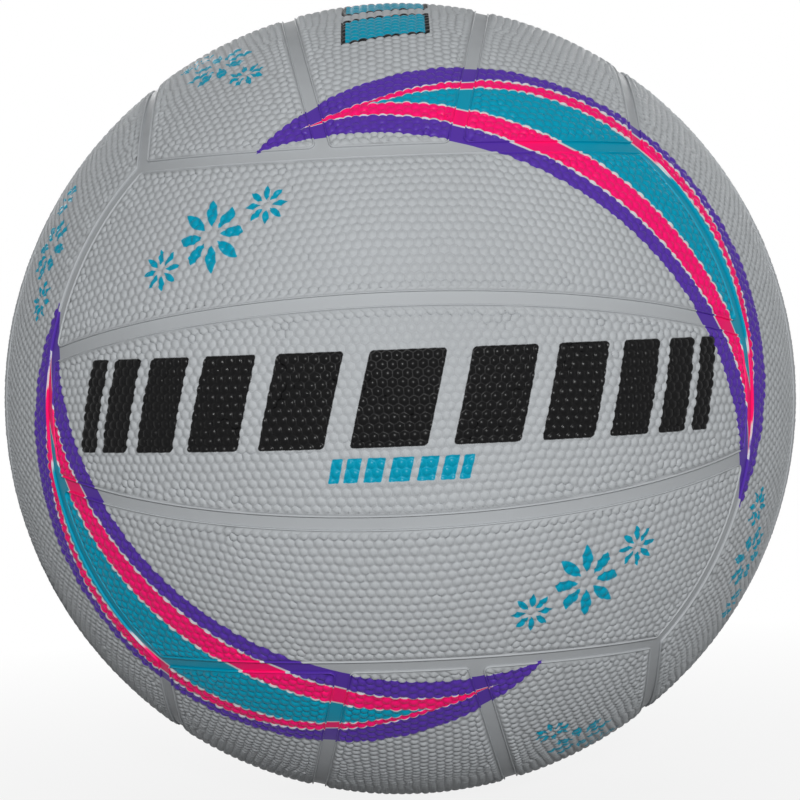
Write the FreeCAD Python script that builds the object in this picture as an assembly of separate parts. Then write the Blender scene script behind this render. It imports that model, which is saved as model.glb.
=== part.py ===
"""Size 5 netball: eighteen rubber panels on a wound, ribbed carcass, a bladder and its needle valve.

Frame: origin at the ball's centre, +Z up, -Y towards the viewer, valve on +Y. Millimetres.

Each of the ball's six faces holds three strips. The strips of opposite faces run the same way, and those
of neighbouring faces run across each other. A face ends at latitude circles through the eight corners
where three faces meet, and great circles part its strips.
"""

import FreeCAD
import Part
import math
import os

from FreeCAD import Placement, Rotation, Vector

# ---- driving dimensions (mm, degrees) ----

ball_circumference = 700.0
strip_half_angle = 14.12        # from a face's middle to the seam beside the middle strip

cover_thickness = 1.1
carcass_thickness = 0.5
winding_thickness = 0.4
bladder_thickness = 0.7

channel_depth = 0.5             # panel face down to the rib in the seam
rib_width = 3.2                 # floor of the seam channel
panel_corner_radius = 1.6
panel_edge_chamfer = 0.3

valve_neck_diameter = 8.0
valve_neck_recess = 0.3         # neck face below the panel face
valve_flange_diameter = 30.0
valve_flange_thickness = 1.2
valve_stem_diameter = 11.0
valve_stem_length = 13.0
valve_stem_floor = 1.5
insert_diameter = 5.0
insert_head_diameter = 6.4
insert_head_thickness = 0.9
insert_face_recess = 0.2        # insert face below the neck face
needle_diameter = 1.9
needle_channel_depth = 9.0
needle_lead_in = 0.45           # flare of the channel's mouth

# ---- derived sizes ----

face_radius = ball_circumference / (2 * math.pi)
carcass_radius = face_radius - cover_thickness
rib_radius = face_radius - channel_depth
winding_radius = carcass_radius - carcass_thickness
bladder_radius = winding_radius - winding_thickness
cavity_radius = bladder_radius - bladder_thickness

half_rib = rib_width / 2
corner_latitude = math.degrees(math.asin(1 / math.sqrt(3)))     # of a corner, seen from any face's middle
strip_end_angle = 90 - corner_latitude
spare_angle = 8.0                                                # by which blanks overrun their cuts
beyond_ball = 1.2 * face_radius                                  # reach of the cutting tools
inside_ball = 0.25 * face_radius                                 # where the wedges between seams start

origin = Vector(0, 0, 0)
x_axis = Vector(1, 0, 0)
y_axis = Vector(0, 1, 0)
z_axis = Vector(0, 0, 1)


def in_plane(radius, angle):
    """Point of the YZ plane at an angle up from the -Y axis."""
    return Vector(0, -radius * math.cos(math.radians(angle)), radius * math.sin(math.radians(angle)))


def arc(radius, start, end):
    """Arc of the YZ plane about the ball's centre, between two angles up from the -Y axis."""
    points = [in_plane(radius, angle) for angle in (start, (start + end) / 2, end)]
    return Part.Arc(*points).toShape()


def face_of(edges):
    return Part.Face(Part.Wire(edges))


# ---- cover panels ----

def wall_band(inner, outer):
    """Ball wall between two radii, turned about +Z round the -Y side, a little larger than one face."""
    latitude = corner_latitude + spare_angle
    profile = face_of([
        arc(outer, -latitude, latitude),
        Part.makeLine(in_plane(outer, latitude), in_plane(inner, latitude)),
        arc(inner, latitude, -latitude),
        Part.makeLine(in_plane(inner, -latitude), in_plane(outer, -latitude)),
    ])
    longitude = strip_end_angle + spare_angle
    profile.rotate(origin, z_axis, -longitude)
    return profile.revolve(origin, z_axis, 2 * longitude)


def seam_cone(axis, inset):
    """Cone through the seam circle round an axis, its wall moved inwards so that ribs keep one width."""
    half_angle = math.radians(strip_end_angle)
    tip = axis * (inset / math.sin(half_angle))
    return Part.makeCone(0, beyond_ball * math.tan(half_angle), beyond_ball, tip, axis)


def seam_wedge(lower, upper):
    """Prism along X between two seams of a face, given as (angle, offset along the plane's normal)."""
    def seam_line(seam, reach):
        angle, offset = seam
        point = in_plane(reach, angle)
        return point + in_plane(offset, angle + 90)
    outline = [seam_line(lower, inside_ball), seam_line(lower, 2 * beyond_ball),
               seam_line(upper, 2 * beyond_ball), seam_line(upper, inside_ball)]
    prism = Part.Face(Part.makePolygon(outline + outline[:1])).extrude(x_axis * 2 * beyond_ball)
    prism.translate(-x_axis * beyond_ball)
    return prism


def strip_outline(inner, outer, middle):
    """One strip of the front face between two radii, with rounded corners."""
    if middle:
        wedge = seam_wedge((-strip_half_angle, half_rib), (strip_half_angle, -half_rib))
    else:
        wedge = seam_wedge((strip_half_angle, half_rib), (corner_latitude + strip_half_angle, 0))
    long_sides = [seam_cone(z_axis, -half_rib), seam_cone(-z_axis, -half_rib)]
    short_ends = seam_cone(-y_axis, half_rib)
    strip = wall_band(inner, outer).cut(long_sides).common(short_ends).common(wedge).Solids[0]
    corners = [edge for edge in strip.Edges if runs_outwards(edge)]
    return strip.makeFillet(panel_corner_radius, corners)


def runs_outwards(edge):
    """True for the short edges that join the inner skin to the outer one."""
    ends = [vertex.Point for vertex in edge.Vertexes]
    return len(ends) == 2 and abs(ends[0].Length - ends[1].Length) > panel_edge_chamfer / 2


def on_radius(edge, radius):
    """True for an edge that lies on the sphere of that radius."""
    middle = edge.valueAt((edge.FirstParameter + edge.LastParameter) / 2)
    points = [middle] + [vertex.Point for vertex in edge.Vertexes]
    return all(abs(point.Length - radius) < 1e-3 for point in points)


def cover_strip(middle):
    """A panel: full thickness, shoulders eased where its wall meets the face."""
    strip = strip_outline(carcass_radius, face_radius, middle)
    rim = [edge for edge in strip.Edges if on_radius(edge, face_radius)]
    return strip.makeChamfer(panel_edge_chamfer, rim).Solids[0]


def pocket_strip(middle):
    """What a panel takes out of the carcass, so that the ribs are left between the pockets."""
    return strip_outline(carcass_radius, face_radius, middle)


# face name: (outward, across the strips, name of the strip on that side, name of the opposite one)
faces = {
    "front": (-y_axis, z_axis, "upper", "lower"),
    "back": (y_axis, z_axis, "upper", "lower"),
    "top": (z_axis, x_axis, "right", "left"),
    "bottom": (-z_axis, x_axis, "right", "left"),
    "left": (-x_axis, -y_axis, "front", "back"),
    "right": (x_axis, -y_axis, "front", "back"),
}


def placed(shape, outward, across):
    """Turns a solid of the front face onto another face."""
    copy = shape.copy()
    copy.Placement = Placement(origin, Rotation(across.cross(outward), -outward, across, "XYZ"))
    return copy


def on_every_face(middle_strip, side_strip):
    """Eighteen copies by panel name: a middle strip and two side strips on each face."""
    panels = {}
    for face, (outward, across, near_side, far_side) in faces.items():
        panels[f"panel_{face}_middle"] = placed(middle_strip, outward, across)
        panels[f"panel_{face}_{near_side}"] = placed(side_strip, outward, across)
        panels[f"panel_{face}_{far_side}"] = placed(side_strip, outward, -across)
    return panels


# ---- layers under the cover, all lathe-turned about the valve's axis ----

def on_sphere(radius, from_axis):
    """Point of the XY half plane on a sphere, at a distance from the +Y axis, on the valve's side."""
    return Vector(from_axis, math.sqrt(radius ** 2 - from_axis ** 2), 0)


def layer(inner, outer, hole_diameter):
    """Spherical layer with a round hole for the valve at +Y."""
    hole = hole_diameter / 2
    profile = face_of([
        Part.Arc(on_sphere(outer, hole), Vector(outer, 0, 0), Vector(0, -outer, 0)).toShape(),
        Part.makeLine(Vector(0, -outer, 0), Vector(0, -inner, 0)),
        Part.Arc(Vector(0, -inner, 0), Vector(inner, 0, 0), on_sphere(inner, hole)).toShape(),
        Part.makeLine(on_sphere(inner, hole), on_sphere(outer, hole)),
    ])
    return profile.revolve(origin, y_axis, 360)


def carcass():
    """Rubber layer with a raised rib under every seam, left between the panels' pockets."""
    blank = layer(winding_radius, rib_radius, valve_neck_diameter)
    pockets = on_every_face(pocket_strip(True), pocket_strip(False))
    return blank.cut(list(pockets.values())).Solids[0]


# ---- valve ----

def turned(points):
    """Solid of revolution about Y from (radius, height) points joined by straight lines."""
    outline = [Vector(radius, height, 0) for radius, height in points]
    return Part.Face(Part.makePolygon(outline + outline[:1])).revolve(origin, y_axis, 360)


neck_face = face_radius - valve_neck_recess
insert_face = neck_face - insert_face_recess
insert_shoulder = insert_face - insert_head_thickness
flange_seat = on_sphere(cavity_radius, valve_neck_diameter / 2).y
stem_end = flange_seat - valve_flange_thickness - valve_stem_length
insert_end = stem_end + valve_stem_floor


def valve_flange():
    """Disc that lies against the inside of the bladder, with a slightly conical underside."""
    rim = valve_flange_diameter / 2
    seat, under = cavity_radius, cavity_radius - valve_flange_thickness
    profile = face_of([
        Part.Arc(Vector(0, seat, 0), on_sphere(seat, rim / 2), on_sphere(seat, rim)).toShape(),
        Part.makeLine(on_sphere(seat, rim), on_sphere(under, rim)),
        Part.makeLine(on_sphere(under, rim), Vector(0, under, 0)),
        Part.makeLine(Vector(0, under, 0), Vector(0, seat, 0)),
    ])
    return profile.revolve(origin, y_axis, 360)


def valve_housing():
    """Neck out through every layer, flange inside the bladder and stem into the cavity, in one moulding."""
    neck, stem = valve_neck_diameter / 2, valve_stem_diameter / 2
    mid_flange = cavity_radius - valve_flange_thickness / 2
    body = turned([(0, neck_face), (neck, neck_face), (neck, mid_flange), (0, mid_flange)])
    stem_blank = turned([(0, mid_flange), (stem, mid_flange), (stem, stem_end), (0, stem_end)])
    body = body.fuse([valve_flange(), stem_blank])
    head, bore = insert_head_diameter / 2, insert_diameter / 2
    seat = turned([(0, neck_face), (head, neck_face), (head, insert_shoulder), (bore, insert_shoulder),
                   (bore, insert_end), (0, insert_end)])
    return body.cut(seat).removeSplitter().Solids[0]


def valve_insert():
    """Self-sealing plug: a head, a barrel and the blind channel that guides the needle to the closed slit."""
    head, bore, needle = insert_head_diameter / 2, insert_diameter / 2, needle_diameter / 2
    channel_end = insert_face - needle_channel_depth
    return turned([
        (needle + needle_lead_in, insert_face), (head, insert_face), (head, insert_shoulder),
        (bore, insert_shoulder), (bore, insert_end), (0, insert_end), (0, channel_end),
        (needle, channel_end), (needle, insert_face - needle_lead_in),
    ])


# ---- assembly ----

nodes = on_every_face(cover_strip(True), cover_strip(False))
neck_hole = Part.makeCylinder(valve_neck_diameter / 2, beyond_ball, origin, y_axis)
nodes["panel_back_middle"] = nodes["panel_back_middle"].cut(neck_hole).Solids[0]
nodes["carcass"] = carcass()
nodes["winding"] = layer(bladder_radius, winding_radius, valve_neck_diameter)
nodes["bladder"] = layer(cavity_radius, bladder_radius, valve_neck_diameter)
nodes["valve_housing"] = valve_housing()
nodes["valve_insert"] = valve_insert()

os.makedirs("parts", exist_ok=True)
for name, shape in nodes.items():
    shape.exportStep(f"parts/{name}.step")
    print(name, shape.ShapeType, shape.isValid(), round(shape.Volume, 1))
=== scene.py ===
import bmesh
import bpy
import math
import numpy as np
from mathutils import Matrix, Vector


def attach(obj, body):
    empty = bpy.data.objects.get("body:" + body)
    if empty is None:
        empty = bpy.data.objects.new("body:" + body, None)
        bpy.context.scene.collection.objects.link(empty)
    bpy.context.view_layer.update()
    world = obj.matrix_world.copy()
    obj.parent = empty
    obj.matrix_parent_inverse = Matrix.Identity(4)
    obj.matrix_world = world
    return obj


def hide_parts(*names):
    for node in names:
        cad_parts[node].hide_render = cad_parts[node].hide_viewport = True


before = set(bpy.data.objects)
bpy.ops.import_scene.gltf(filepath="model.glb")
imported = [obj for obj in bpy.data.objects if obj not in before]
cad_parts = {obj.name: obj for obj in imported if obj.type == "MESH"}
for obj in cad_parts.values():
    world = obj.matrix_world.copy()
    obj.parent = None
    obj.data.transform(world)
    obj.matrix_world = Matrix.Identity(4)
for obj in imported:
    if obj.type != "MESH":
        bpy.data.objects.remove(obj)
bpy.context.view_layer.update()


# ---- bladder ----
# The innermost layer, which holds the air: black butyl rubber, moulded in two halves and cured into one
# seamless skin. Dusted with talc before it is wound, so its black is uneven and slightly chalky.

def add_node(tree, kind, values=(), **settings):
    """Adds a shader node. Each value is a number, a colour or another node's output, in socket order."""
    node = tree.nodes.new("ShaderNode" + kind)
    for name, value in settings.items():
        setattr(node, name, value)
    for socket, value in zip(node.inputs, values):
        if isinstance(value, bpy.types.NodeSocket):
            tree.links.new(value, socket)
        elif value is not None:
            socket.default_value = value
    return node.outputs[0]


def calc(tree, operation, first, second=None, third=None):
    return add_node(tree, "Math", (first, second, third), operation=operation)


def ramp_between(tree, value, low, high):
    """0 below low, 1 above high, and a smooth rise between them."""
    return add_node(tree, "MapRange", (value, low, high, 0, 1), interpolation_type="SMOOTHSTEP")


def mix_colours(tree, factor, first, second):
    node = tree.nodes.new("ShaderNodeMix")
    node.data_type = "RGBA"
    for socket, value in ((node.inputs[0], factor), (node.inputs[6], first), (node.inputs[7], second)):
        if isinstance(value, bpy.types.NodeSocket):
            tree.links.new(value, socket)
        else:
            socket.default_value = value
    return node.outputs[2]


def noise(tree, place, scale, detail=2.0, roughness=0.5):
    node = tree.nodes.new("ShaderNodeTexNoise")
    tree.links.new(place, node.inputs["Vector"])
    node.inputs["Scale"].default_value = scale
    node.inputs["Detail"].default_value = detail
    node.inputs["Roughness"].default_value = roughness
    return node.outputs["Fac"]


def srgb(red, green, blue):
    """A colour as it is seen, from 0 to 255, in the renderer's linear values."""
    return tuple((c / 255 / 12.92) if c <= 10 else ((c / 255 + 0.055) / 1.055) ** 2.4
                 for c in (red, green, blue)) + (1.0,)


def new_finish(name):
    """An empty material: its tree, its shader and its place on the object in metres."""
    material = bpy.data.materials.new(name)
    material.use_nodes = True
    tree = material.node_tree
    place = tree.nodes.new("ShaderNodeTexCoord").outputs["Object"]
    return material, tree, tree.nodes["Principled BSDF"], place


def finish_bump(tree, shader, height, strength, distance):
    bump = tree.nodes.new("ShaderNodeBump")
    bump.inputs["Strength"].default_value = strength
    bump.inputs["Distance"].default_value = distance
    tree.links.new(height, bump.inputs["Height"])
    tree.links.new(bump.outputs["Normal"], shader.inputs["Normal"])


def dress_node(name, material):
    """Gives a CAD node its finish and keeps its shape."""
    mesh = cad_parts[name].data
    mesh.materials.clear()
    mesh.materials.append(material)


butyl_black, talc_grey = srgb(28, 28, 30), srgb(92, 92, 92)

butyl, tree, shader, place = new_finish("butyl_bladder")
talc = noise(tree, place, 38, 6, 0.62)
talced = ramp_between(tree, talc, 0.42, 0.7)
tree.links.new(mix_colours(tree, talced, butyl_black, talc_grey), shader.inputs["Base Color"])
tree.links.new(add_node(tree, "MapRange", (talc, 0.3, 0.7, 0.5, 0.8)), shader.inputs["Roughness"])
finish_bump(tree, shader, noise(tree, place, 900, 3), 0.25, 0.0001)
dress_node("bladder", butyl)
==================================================
Restate word for word only the lines running from the beginning of the data to the line holding "Frame: origin at", both included.

FINAL ANSWER:
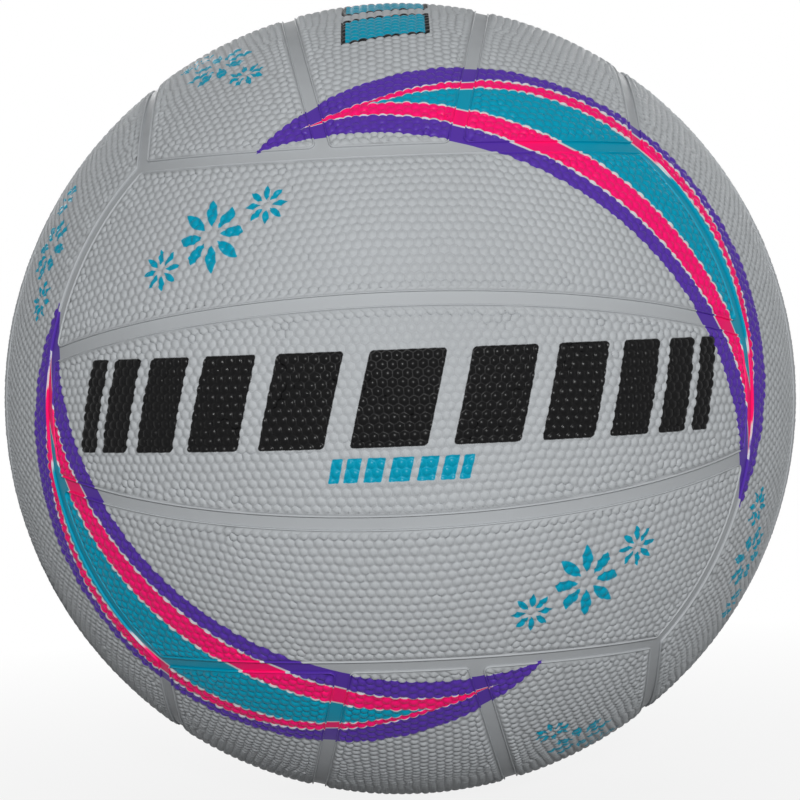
Write the FreeCAD Python script that builds the object in this picture as an assembly of separate parts. Then write the Blender scene script behind this render. It imports that model, which is saved as model.glb.
=== part.py ===
"""Size 5 netball: eighteen rubber panels on a wound, ribbed carcass, a bladder and its needle valve.

Frame: origin at the ball's centre, +Z up, -Y towards the viewer, valve on +Y. Millimetres.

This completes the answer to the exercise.